Complaint of censorship
In 2018, Batten was featured in the Channel 4 documentary Carry on Brussels: Inside the EU. A reviewer from The Guardian said the high point of the programme was the scene in which he left the European Parliament chamber, complaining of being censored because his microphone had been cut off. Others point out that he had overrun the allocated time for speeches.UKIP leadership (2018–2019)
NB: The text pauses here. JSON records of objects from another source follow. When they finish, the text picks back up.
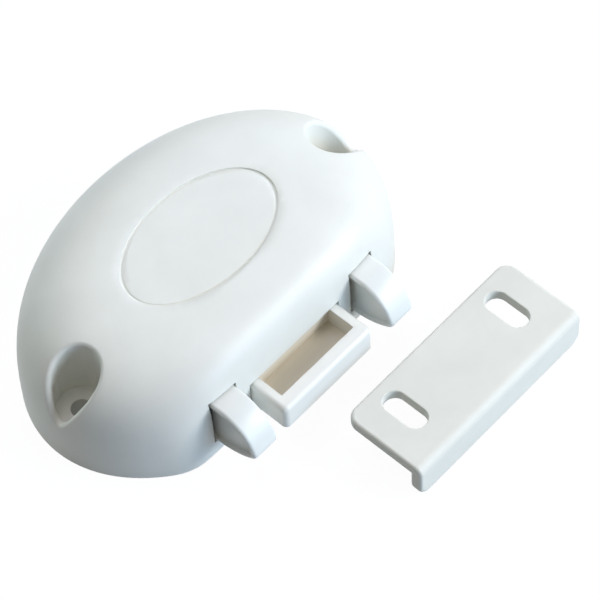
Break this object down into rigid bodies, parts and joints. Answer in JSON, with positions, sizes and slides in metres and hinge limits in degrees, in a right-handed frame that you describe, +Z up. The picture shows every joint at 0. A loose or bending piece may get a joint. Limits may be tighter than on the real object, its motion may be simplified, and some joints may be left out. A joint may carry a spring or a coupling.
{
  "type": "cabinet latch",
  "caption": "White plastic slam latch with a domed oval cover, sprung cam bolts and a finger slide between them, shown with its slotted angle keeper.",
  "frame": {"origin": "midway between the two screw holes, on the face that rests on the door", "axes": "+X along the latch from the left bolt to the right bolt, -Y the way the bolts stick out, +Z up from the door out of the domed cover"},
  "size_m": [0.092, 0.0965, 0.0274],
  "materials": {
    "cover_plastic": "fine satin, moulded",
    "bolt_plastic": "smooth, moulded",
    "slide_plastic": "smooth, moulded",
    "keeper_plastic": "fine satin, moulded",
    "inner_plastic": "satin, moulded",
    "bar_steel": "rolled strip",
    "spring_steel": "drawn wire",
    "pin_steel": "ground",
    "screw_steel": "zinc plated"
  },
  "bodies": {
    "housing": {"cover": "cover_plastic", "base_plate": "inner_plastic", "bolt_bridge": "inner_plastic", "cover_screws": "screw_steel", "bridge_screws": "screw_steel", "left_spring_pin": "pin_steel", "right_spring_pin": "pin_steel", "slide_spring_pin": "pin_steel", "left_bolt_spring": "spring_steel", "right_bolt_spring": "spring_steel", "slide_spring": "spring_steel"},
    "release": {"release_slide": "slide_plastic", "drive_bar": "bar_steel"},
    "left_latch_bolt": {"left_bolt": "bolt_plastic"},
    "right_latch_bolt": {"right_bolt": "bolt_plastic"},
    "loose_keeper": {"keeper": "keeper_plastic"}
  },
  "joints": [
    {"name": "release_travel", "type": "slide", "parent": "housing", "child": "release", "axis": [0, 1, 0], "range_m": [0, 0.0095], "stiffness_N_per_m": 900, "springref_m": -0.003, "deforming": ["slide_spring"]},
    {"name": "left_bolt_travel", "type": "slide", "parent": "housing", "child": "left_latch_bolt", "axis": [0, 1, 0], "range_m": [0, 0.0095], "stiffness_N_per_m": 1350, "springref_m": -0.003, "deforming": ["left_bolt_spring"]},
    {"name": "right_bolt_travel", "type": "slide", "parent": "housing", "child": "right_latch_bolt", "axis": [0, 1, 0], "range_m": [0, 0.0095], "stiffness_N_per_m": 1350, "springref_m": -0.003, "deforming": ["right_bolt_spring"]},
    {"name": "keeper_lift", "type": "slide", "parent": "housing", "child": "loose_keeper", "axis": [0, 0, 1], "range_m": [0, 0.03]}
  ],
  "couplings": [
    {"joint": "left_bolt_travel", "follows": "release_travel", "ratio": 1},
    {"joint": "right_bolt_travel", "follows": "release_travel", "ratio": 1}
  ]
}
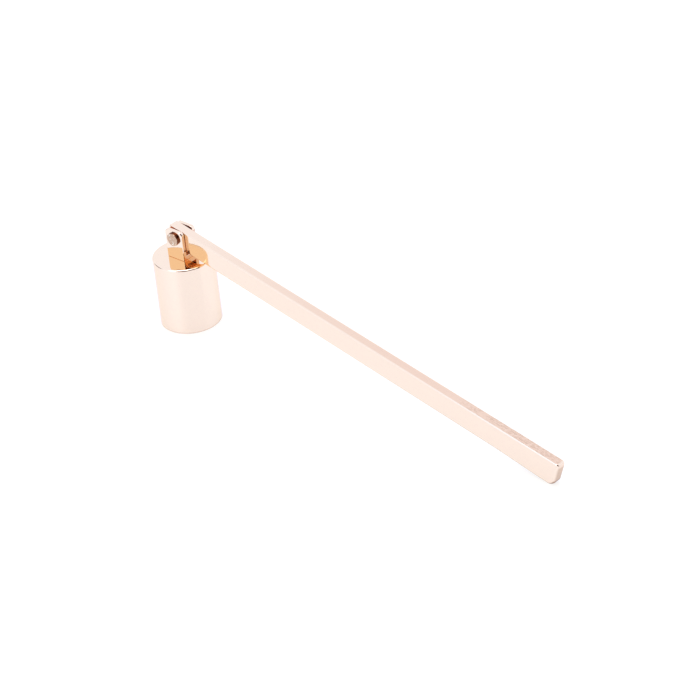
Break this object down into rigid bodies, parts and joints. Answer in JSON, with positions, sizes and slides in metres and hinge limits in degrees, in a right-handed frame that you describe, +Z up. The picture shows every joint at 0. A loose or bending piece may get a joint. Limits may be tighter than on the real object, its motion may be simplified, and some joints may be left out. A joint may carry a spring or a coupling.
{
  "type": "candle snuffer",
  "caption": "Polished rose-gold candle snuffer: an open cylindrical bell hung by a slotted clevis and a rivet from a long flat bar handle.",
  "frame": {"origin": "bottom centre of the box around the whole object at rest, on the table's surface", "axes": "+Z up along the bell's axis, +X from the bell to the handle's tip, +Y along the pivot rivet"},
  "size_m": [0.206, 0.025, 0.043],
  "materials": {
    "rose_gold_plate": "mirror-polished rose-gold plating on steel",
    "bare_steel": "bare, hammered and slightly warm grey"
  },
  "bodies": {
    "bell": {"bell_cup": "rose_gold_plate", "clevis": "rose_gold_plate", "pivot_rivet": "bare_steel", "clevis_screw": "bare_steel", "lock_washer": "bare_steel"},
    "handle": {"handle_bar": "rose_gold_plate"}
  },
  "joints": [
    {"name": "handle_pivot", "type": "hinge", "parent": "bell", "child": "handle", "pos_m": [-0.09046, 0, 0.0387], "axis": [0, -1, 0], "range_deg": [-7.5, 212]}
  ]
}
Election to leadership following the removal of Henry Bolton
On 22 January 2018, Batten resigned as UKIP's Brexit spokesman in protest at the party leadership of Henry Bolton; in the process he publicly called for Bolton to stand down from the office, amidst general dissatisfaction amongst a substantial portion of the party's membership with the leader, collapsing membership levels, and ongoing media coverage of Bolton's personal life. Bolton was officially dismissed as party leader on 17 February 2018, after an Extraordinary General Meeting vote by the party membership, and Batten was announced as the Party Leader until the conclusion of the next leadership election. During Batten's initial interim leadership term, the party was saved from insolvency and put back on a sound financial footing after an appeal to members raised almost £300,000. The party was also able to pay an outstanding legal bill. In addition, UKIP also saw its first significant membership rise in two years, with over 900 members joining during this time period.On 14 April 2018, Gerard Batten was elected unopposed as the Leader of UKIP. In a statement issued upon his appointment as Leader he said: "I received the backing of all three UKIP Lords, our major donors, our MEPs, our London and Welsh Assembly Members, and party activists and members from all over the UK." Under Batten, UKIP witnessed a resurgence in support during his first six months as Leader. Opinion polls showed UKIP back between six and eight percent of the vote – with one revealing that almost a quarter of 2017 Conservative voters now considered UKIP to be the best party to handle Brexit, this was almost double the figure it had been in previous polling. Likewise, the proportion of 2017 Conservative voters who think that UKIP would be the best party to handle asylum and immigration had risen from 16% to 28% over the same time period. In addition to good polling, UKIP also saw its membership numbers rise further and reportedly by 15% during the month of July alone, with thousands of new activists joining the ranks of the party. Many of the new members cited Batten's leadership and the perceived mismanagement of Britain's EU Exit by the Conservative Government as major factors in their joining.